The male traders I encountered at the Asigame and Assiyeye+- markets.  The Nigerian traders up at dawn to start selling at the second-hand Assiyeye known as Biafran market. The Berber-Arabs with their shops all around town, and the Francophone-Hausa speakers I repeatedly sought help with when my rudimentary French failed me.

I saw myself strolling along the sun-kissed beaches where business only resumes After-hours.  And no cluster of men idling around

These clusters of men have all been grouped as ‘lazy’ by one driver whose circle of interaction is a subset of men drinking at the park.

And another person borrowed that narrative and ran with it cross-Atlantic. 

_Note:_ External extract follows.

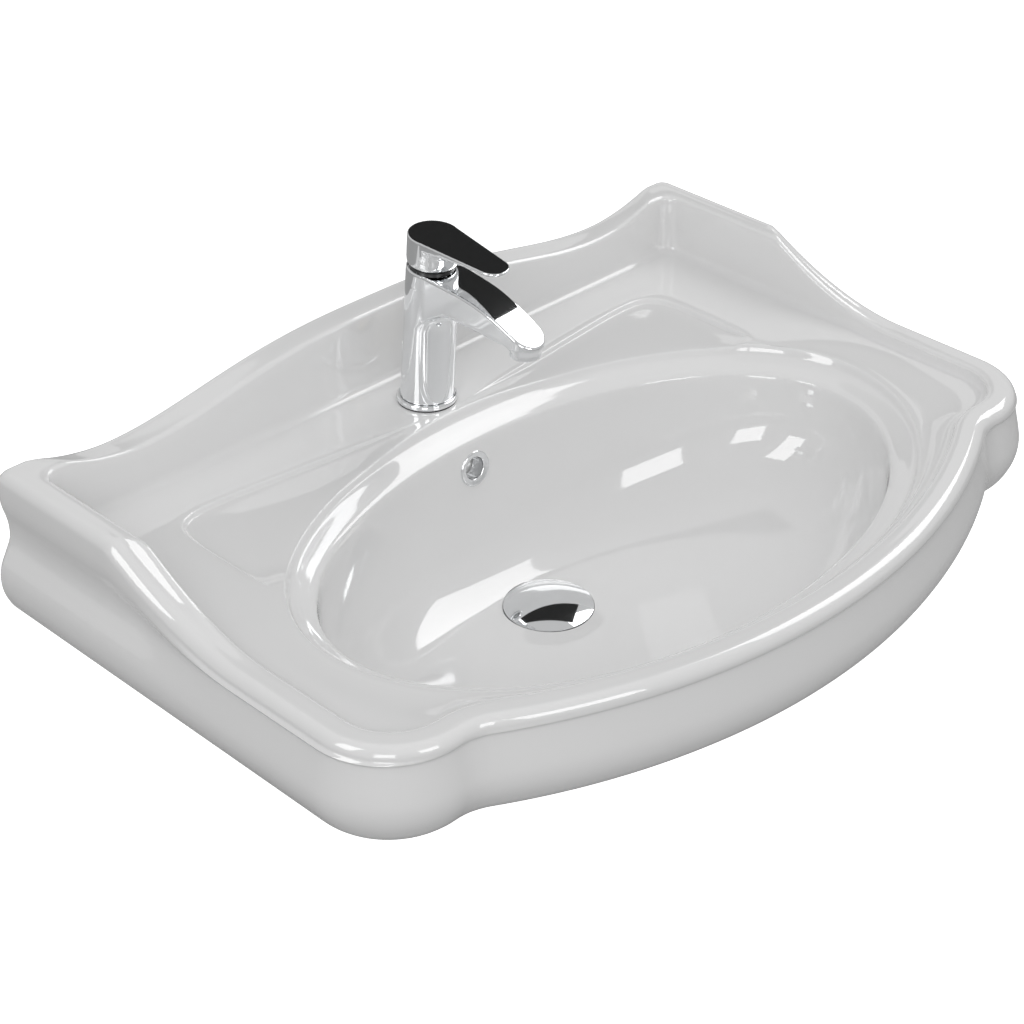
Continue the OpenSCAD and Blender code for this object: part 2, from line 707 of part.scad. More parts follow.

Now, can you imagine I was someone else without the lived experience of Togo?

Strolling through the Ghanian town of Aflao

How do you think her assertion could have shaped my views?  When next you are tempted to repeat unverified information about someone else as an absolute – pause and think of the damage you could inflict.


Notes:

  1. ++Ecowas Corridor is the stretch from Lagos to Abidjan.  Member countries have a treaty allowing for free movement of Peoples and Trade.  Which unfortunately is frustrated by most government agencies along that route. 
  2. *Burukutu is a staple drink of the Plateau people in Nigeria’s Middle Belt.  Brewed with fermented sorghum.
  3. ***Hilla-Kondji is the border between Benin and Togo. The only people-oriented border on that route where you can cross seamlessly. 
  4. ***Seme is the border in Lagos between Nigeria and Benin.  The most notorious on that route.  The notoriety and disorderliness of the Nigerian agencies ended up corrupting their Beninoise counterparts across the road.
  5. Aflao: border town between Togo and Ghana.  The next unfriendly border after Seme. From my experience, the Francophone borders are more humane than the Anglophones.
  6. +- Asigame is Togo’s largest international market in Lome. Similar to the Dantokpa market of Cotonou  while Assiyeye is another of their large market with a section where second-hand fashion items are resold thriftly. Majorly by Nigerian residents.  It attracts bulk buyers from Nigeria and elsewhere.